DevOps is increasingly responsible for business decisions in areas like cost control, product lifecycle optimization, resource planning, responsible energy use, and cloud vendor management. It’s time to put all your Big Data streams (e.g., software platforms, APM, NGINX, cloud monitoring, SLAs, and CDN APIs) to work producing stronger business results. By combining third-party data with real-time systems and user measurements, you can define your application delivery rules to prioritize datacenter utilization before expensive cloud bursting or to track green energy usage by your cloud, hosting, and CDN providers.
Every company has its own contextual business and performance priorities. Automating app delivery from the cloud or data center that makes the most sense (based on user experience, cloud cost/SLA, APM data, and more) is especially vital for the delivery of modern applications in a multi-cloud world. The added control layer provides the comprehensive visibility and application delivery control required to achieve cloud agility, performance, and scale while staying in line with business objectives and budget constraints.
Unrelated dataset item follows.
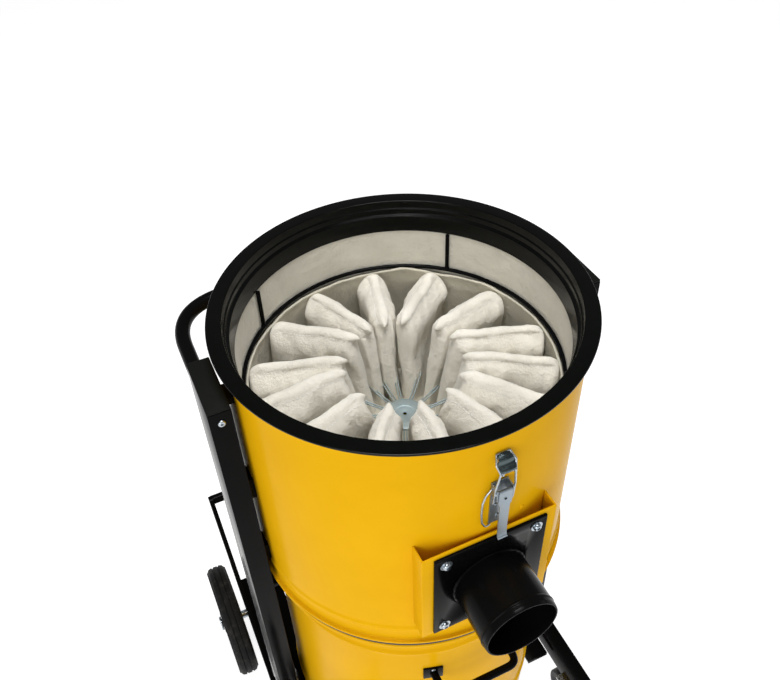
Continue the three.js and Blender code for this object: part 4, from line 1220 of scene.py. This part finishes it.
# ---------------------------------------------------------------- toggle latch
def make_latch():
    low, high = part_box("latch_bail")
    x = (low.x + high.x) / 2
    wire = 1.3 * MM
    pin_y, link_z, hook_z = LATCH_PIN_Y, RIM_Z - 116 * MM, RIM_Z - 57 * MM
    link_y, knee_y = pin_y + 0.5 * MM, pin_y - 4.5 * MM
    tip_z, tip_y = high.z - wire, -CHAMBER_R - wire - 0.5 * MM
    mid_y, mid_z = knee_y + 0.5 * (tip_y - knee_y) - 1.2 * MM, hook_z + 0.52 * (tip_z - hook_z)
    shapes = []
    for k in (-1, 1):
        route = bent([(x + k * 6.4 * MM, link_y, link_z), (x + k * 12.6 * MM, link_y, link_z),
                      (x + k * 12.6 * MM, (link_y + knee_y) / 2, RIM_Z - 86 * MM),
                      (x + k * 9.4 * MM, knee_y, hook_z), (x + k * 12.2 * MM, mid_y, mid_z),
                      (x + k * 8.2 * MM, tip_y, tip_z)], 4 * MM, 10)
        shapes.append(tube(route, wire, 14))
    for y, z, half in ((knee_y, hook_z, 10.4), (tip_y, tip_z, 8.2)):
        shapes.append(tube([(x - half * MM, y, z), (x, y, z), (x + half * MM, y, z)], wire, 14))
    for k in (-1, 1):
        eye = revolve(filleted([(1.4 * MM, -1 * MM), (3.0 * MM, -1 * MM), (3.0 * MM, 1 * MM),
                                (1.4 * MM, 1 * MM)], 0.4 * MM), 28)
        shapes.append(facing(eye, (x + k * 7.6 * MM, knee_y, hook_z), (1, 0, 0)))
    piece("latch_bail_wires", shapes, ZINC, "latch_bail", ["latch_bail"], 50)
    hook = lofted_strip([
        (x, knee_y, hook_z, 8.2 * MM), (x, knee_y - 1.0 * MM, hook_z + 4 * MM, 9.6 * MM),
        (x, mid_y - 0.8 * MM, mid_z - 1 * MM, 10.6 * MM), (x, mid_y + 1.4 * MM, mid_z + 5 * MM, 9 * MM),
        (x, tip_y, tip_z, 7.2 * MM)], 1.6 * MM, 1.1 * MM)
    # The hook plate's darkened zinc is a painted reflection of the rim.
    piece("latch_hook_plate", [hook], HOOK_ZINC_PAINTED_REFLECTION, "latch_bail", crease=40)

    face = pin_y - 4.6 * MM
    top, waist, foot = RIM_Z - 91.5 * MM, RIM_Z - 116 * MM, RIM_Z - 171 * MM
    strip = lofted_strip([(x, face + 1.6 * MM, top + 0.4 * MM, 8.3 * MM), (x, face, top - 2.5 * MM, 8.6 * MM),
                          (x, face - 0.2 * MM, (top + waist) / 2, 8.6 * MM), (x, face, waist, 8.4 * MM),
                          (x, face, waist - 4 * MM, 6.6 * MM), (x, face, foot, 6.3 * MM),
                          (x, face - 3.4 * MM, foot - 8 * MM, 6.5 * MM)], 0.0, 1.3 * MM)
    sides = [rounded_box((x + k * 8.3 * MM - 0.5 * MM, face + 0.4 * MM, waist + 2 * MM),
                         (x + k * 8.3 * MM + 0.5 * MM, pin_y - 0.6 * MM, top - 4 * MM), 0.45 * MM)
             for k in (-1, 1)]
    piece("latch_lever_channel", [strip] + sides, DULL_ZINC, "latch_lever", ["latch_lever"], 35)
    # A thin black disc on the lever's face: painted shade standing in for the inside of the lever's eye hole.
    eye_shade_place = (x, face - 0.75 * MM, RIM_Z - 105 * MM)
    piece("latch_lever_eye_painted_shade", [dome(eye_shade_place, (0, -1, 0), 1.7 * MM, 0.2 * MM)], CAP, "latch_lever",
          crease=50)

    rivets = [dome((x, -CHAMBER_R - 2.4 * MM, LATCH_PIN_Z - dz * MM), (0, -1, 0), 3.1 * MM, 1.3 * MM)
              for dz in (24, 56)]
    pin_heads = [dome((x + k * 10.9 * MM, pin_y, LATCH_PIN_Z), (k, 0, 0), 2.9 * MM, 1.3 * MM)
                 for k in (-1, 1)]
    piece("latch_rivets", rivets + pin_heads, ZINC, "chassis", crease=50)

    keeper_x = x - 14 * MM
    near, off = -CHAMBER_R - 1.6 * MM, -CHAMBER_R - 5 * MM
    path = bent([(keeper_x + 8 * MM, near, RIM_Z - 92 * MM), (keeper_x + 2 * MM, off, RIM_Z - 94 * MM),
                 (keeper_x - 5 * MM, off, RIM_Z - 102 * MM), (keeper_x - 9 * MM, off, RIM_Z - 116 * MM),
                 (keeper_x - 9.5 * MM, off, RIM_Z - 136 * MM), (keeper_x - 8 * MM, off, RIM_Z - 153 * MM),
                 (keeper_x - 3 * MM, off, RIM_Z - 164 * MM), (keeper_x + 5 * MM, near, RIM_Z - 168 * MM)],
                12 * MM, 10)
    piece("latch_safety_wire", [tube(path, 1.25 * MM, 12)], ZINC, "chassis", crease=50)


# ---------------------------------------------------------------- floor and light
def make_stage():
    bpy.context.scene.view_settings.view_transform = "Standard"
    bpy.ops.mesh.primitive_circle_add(vertices=96, radius=14, fill_type="NGON")
    floor = bpy.context.object
    floor.name = "floor"
    paper = Nodes("floor_paper")
    paper.link(paper.ramp(paper.noise(3, 2), [(0.3, (0.5, 0.5, 0.5)), (0.7, (0.54, 0.54, 0.54))]),
               "Base Color")
    paper.set(Roughness=0.9, Specular_IOR_Level=0.1, Emission_Color=(1, 1, 1, 1), Emission_Strength=0.84)
    floor.data.materials.append(paper.material)

    world = bpy.data.worlds.new("studio")
    world.use_nodes = True
    world.node_tree.nodes["Background"].inputs["Color"].default_value = (1, 1, 1, 1)
    world.node_tree.nodes["Background"].inputs["Strength"].default_value = 0.2
    bpy.context.scene.world = world

    for name, place, aim, size, power in (
        ("overhead", (0.0, -0.15, 3.1), (0, 0, 0.85), 0.9, 50),
        ("left_soft", (-2.4, -2.6, 1.9), (0, 0, 0.8), 2.4, 70),
        ("front_fill", (0.2, -3.4, 1.5), (0, 0, 0.6), 2.4, 6),
        ("right_soft", (2.8, -0.2, 1.4), (0, 0, 0.8), 0.8, 2.5),
    ):
        light = bpy.data.objects.new(name, bpy.data.lights.new(name, "AREA"))
        light.data.shape = "SQUARE"
        light.data.size = size
        light.data.energy = power
        light.location = place
        light.rotation_euler = (Vector(aim) - Vector(place)).to_track_quat("-Z", "Y").to_euler()
        bpy.context.scene.collection.objects.link(light)


make_stage()
make_chamber()
make_inlet()
make_rim()
quick_parts()
make_filter()
make_frame()
make_rear_wheels()
make_casters()
make_bin()
make_lift()
make_latch()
We’re past the point where big data-driven intelligence only exists in the realm of bleeding-edge experiments or marketing demographic research. Global traffic management executed by customizable algorithms and real-time decision intelligence is an essential protection against subpar performance — and business disaster. All types of digital businesses are under pressure to avoid the service attrition of micro-outages, the embarrassment, and loss of major outages, and the wrath of audiences ambushed by video streaming failures. Moreover, there are budget constraints, regulatory compliance, and talent shortages to contend with. By harnessing the triangulated intelligence of server, user experience, and business health data on a global load balancing platform, digital companies can continuously monitor and optimize the services at the heart of their enterprise.